Nadie brillaba tanto como él, nada se hacía tan largo como las semanas sin partidos de Champions League. Los encuentros eran el tiempo que pasaba hasta que Ronaldinho se encontraba con el balón: un no look pass, una bicicleta, una elástica, una rosca en una falta. Era magia. Era el “dibuje, maestro”, sobre un lienzo en blanco que se entregaba ante él. Una vez su padre le dijo que la creatividad le llevaría más lejos que el cálculo, tal como reconoció a Panenka. Lo tomó como forma de vida. Fue un creador, como lo es un pintor, un músico, un escritor.

Cuando la luz del Balón de Oro se reflejó en su retina, la nube con la que llegó a los cielos empezó a desvanecerse. Las noches, que tanto le dieron -y tanto nos dejaron- empezaron a teñirse de un color demasiado oscuro. La luz ya no pudo vencer. El reloj de arena se consumía, granito a granito, como también lo hacía la esperanza del Camp Nou, que convergió en impotencia.

Ronaldinho trascendió el fútbol, su esencia llegaba más allá de la línea de cal. Por eso la caída fue tan dura. Se fue mucho antes de lo que pensábamos, con un último big bang en Copa Libertadores. Ahora es solo recuerdo porque nos obligamos a quedarnos hipotecados en el pasado. Primero el apoyo al homófobo y racista Bolsonaro. Ahora, entre rejas. Es el sueño de cualquier activista enfrentado con el sistema o el espacio en el que merecen estar otro tipo de personas, no el ingeniero de sonrisas. La cárcel es otro punto que negamos. Un ayer que le investiga, como canta Residente, un hoy que aparta su mirada para anclarse al pasado.

Ronaldinho ofrecía la belleza de sus obras como acto de supervivencia propio, pero terminó sucumbiendo y aquella sonrisa, menos brillante, fue lo único que persistió.

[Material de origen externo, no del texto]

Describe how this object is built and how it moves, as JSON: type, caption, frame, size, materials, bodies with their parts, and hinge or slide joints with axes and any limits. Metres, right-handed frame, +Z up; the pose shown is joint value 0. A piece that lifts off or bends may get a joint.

Ha caído más bajo de lo que puede caer un futbolista, un ídolo. Porque esta distinción -la de ídolo- la puede tener una madre o un abuelo, pero no un futbolista. Seguiremos viviendo en el espejismo de que nada malo ocurre o ocurrió, nuestro recuerdo quedará anclado en un eterno 2006. “Ahora mismo hay sufrimiento, dolor. No lo aniquiles. Y con él, el placer que has sentido”, reflexionan en Call me by your name. El placer es la sonrisa y eso es lo que quedará.